To James Madison from an Unidentified Correspondent, 12 January 1815
From an Unidentified Correspondent
Philada. Jany. 12. 1815
Sir,
The subject of the enclosed extract is of such importance that I must beg leave to invite your Excellencies early attention to its contents.1 I am very Respectfully your Excellencies most obdt. humble Servt.
One of the Sufferers
RC and enclosure (DLC).
1. The enclosed newspaper clipping contained an extract of a letter dated 22 Dec. at New York, written to “one of the sufferers by illegal captures at Naples,” urging that Capt.
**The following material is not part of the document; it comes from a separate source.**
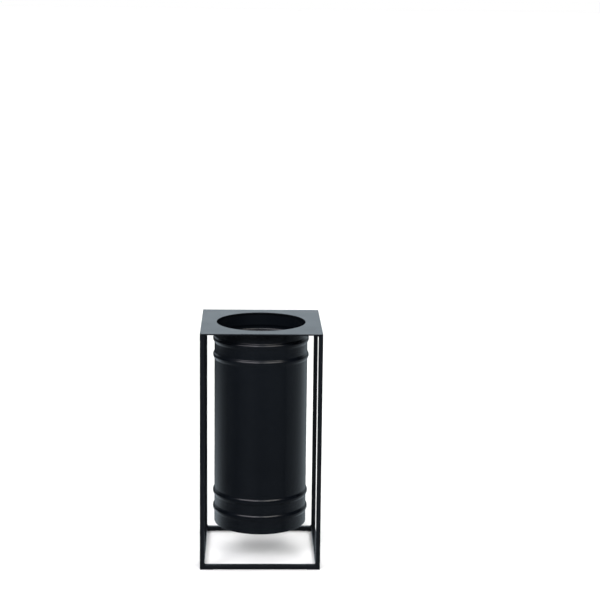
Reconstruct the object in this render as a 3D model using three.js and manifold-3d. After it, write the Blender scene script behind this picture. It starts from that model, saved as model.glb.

Stephen Decatur be sent to that city “to demand payment of just claims.” Neapolitan leaders, the writer believed, were “so much afraid of Decatur” that at his insistence they would pay U.S. claims “without trouble, or any risk of a war.” The seizures referred to were those enumerated in James Monroe’s 6 July 1812 report to the U.S. House of Representatives (see 4:568 n. 1), and had been made by the Neapolitan government after it had officially invited American ships to trade in its ports on 1 July 1809. JM’s administration sent William Pinkney to Naples in 1816 to collect on these claims, but his efforts were unavailing (Theodore Lyman Jr., The Diplomacy of the United States. Being an Account of the Foreign Relations of the Country, from the First Treaty with France, in 1778, to the Present Time, 2d ed. [2 vols.; Boston, 1828], 2:214–21).